Growing Before Our Very Eyes

photo of Golden Nugget and Sakura Cherry Tomatoes - some of the sweet fruits of the season.
Golden Nugget and Sakura Cherry Tomatoes – some of the sweet fruits of the season.

Looking out at the fields at the end of the day today I was struck by the jungle of tomato, squash, eggplant and pepper plants that met my gaze.   Are the winter squash already ripening – the tomato seeds that we planted back in late March now giant plants busily producing delicious fruits in varying hues?

photo of potato harvest
Anna, Christine and Kayleigh harvest potatoes in July.

We are in the fields every day, harvesting, planting and weeding, but it’s easy to forget how these vibrant plants were once fragile seedlings in our propagation hoophouse.

photo of Seedlings growing along in our "propogation house" (formerly called Hoophouse #1) in August - but the view is much the same in mid-May!
Seedlings growing along in our “propogation house” (formerly called Hoophouse #1) in August – but the view is much the same in mid-May!

These seedlings grow up quickly and by mid-August THEY are the ones that dictate the rhythm of the days – for everyone knows that if you leave a productive zucchini plant unattended for even one day the fruits will double in size!

photo of Devin and I make a delivery to The Table at Father Bill's & Mainspring on August 21st.
Devin and I make a delivery to The Table at Father Bill’s & Mainspring on August 21st.

Our days are also guided not just by the speed at which the plants produce their fruits, but by our deliveries to our partners: The Easton Food Pantry (Monday), The Table at Father Bill’s and Mainspring (Thursday), and the Family Life Center (Thursday).  We visit My Brother’s Keeper a few days throughout the week, as they make deliveries to their clients at least three days per week and we like to try to pick and deliver the same day to ensure freshness and maximize nutritional benefits of the veggies for those who they reach.

photo of Devin and I make a delivery to The Table at Father Bill's & Mainspring on August 21st.
A few of visitors from the Old Colony Y visited us on August 20th to pick their own veggies.

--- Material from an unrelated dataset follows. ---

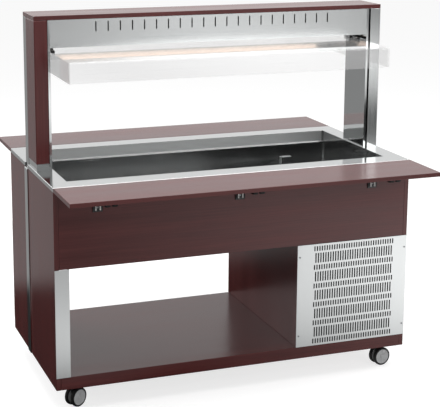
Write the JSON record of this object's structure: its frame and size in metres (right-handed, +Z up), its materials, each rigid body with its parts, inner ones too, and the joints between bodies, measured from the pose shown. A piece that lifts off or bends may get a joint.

We who have been at The Farm all summer have grown accustomed to these rhythms and the full fields, but I have heard from our students who have recently returned from their summers elsewhere that the farm that they returning to barely resembles the one that they left in late April.  It is fun and refreshing to take a look back at images throughout the season to track some of the changes and appreciate the fecundity of the plants that have quietly grown and produced delicious vegetables for us all season.

photo fo Field 2, freshly planted in June.
Field 2, freshly planted in June.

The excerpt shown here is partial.